- [GIVEN EXERCISE]:
Print the data exactly, leaving nothing out.

- [DATA SEGMENT]:
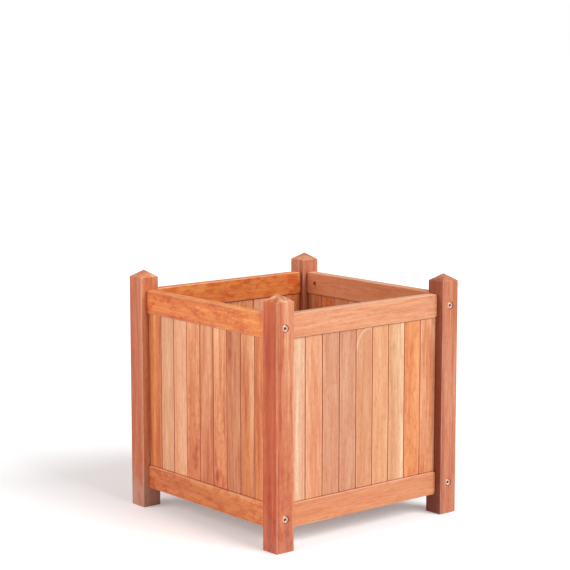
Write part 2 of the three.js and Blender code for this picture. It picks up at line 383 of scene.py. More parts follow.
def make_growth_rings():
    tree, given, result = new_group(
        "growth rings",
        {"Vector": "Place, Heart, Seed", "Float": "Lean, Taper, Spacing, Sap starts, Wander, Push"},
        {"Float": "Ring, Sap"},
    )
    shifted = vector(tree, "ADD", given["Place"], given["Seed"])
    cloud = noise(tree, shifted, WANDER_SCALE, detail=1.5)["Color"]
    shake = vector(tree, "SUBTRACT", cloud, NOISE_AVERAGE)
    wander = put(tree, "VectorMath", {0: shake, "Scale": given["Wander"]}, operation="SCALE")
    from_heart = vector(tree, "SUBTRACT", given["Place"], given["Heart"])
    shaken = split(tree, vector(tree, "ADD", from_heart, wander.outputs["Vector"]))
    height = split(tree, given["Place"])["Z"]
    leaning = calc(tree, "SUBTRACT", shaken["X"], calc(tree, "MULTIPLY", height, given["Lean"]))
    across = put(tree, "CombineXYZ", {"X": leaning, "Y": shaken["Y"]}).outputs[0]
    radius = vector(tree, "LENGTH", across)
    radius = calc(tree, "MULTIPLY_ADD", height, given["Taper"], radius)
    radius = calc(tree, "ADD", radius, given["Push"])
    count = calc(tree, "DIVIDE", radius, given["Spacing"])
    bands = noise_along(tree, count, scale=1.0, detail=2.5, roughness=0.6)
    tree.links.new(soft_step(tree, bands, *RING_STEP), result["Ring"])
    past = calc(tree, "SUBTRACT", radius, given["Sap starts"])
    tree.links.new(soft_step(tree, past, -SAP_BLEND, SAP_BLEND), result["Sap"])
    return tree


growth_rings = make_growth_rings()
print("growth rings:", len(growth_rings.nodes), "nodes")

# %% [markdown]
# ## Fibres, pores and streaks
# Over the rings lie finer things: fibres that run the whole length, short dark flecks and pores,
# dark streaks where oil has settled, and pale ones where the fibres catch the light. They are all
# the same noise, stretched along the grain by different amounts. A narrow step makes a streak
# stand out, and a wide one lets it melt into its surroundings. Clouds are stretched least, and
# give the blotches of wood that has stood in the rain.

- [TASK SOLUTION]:
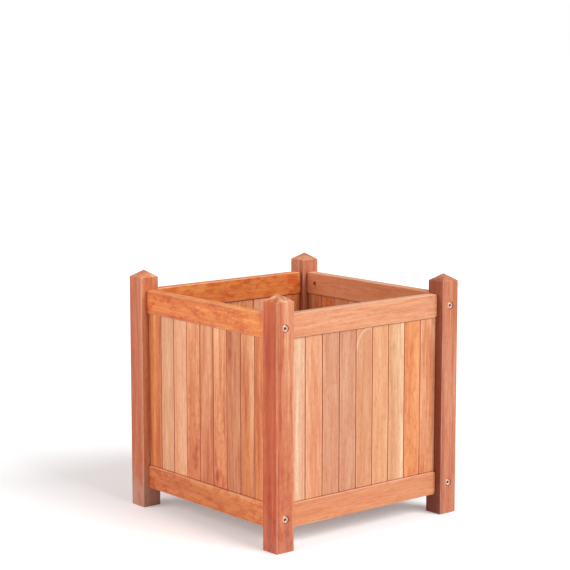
Write part 2 of the three.js and Blender code for this picture. It picks up at line 383 of scene.py. More parts follow.
def make_growth_rings():
    tree, given, result = new_group(
        "growth rings",
        {"Vector": "Place, Heart, Seed", "Float": "Lean, Taper, Spacing, Sap starts, Wander, Push"},
        {"Float": "Ring, Sap"},
    )
    shifted = vector(tree, "ADD", given["Place"], given["Seed"])
    cloud = noise(tree, shifted, WANDER_SCALE, detail=1.5)["Color"]
    shake = vector(tree, "SUBTRACT", cloud, NOISE_AVERAGE)
    wander = put(tree, "VectorMath", {0: shake, "Scale": given["Wander"]}, operation="SCALE")
    from_heart = vector(tree, "SUBTRACT", given["Place"], given["Heart"])
    shaken = split(tree, vector(tree, "ADD", from_heart, wander.outputs["Vector"]))
    height = split(tree, given["Place"])["Z"]
    leaning = calc(tree, "SUBTRACT", shaken["X"], calc(tree, "MULTIPLY", height, given["Lean"]))
    across = put(tree, "CombineXYZ", {"X": leaning, "Y": shaken["Y"]}).outputs[0]
    radius = vector(tree, "LENGTH", across)
    radius = calc(tree, "MULTIPLY_ADD", height, given["Taper"], radius)
    radius = calc(tree, "ADD", radius, given["Push"])
    count = calc(tree, "DIVIDE", radius, given["Spacing"])
    bands = noise_along(tree, count, scale=1.0, detail=2.5, roughness=0.6)
    tree.links.new(soft_step(tree, bands, *RING_STEP), result["Ring"])
    past = calc(tree, "SUBTRACT", radius, given["Sap starts"])
    tree.links.new(soft_step(tree, past, -SAP_BLEND, SAP_BLEND), result["Sap"])
    return tree


growth_rings = make_growth_rings()
print("growth rings:", len(growth_rings.nodes), "nodes")

# %% [markdown]
# ## Fibres, pores and streaks
# Over the rings lie finer things: fibres that run the whole length, short dark flecks and pores,
# dark streaks where oil has settled, and pale ones where the fibres catch the light. They are all
# the same noise, stretched along the grain by different amounts. A narrow step makes a streak
# stand out, and a wide one lets it melt into its surroundings. Clouds are stretched least, and
# give the blotches of wood that has stood in the rain.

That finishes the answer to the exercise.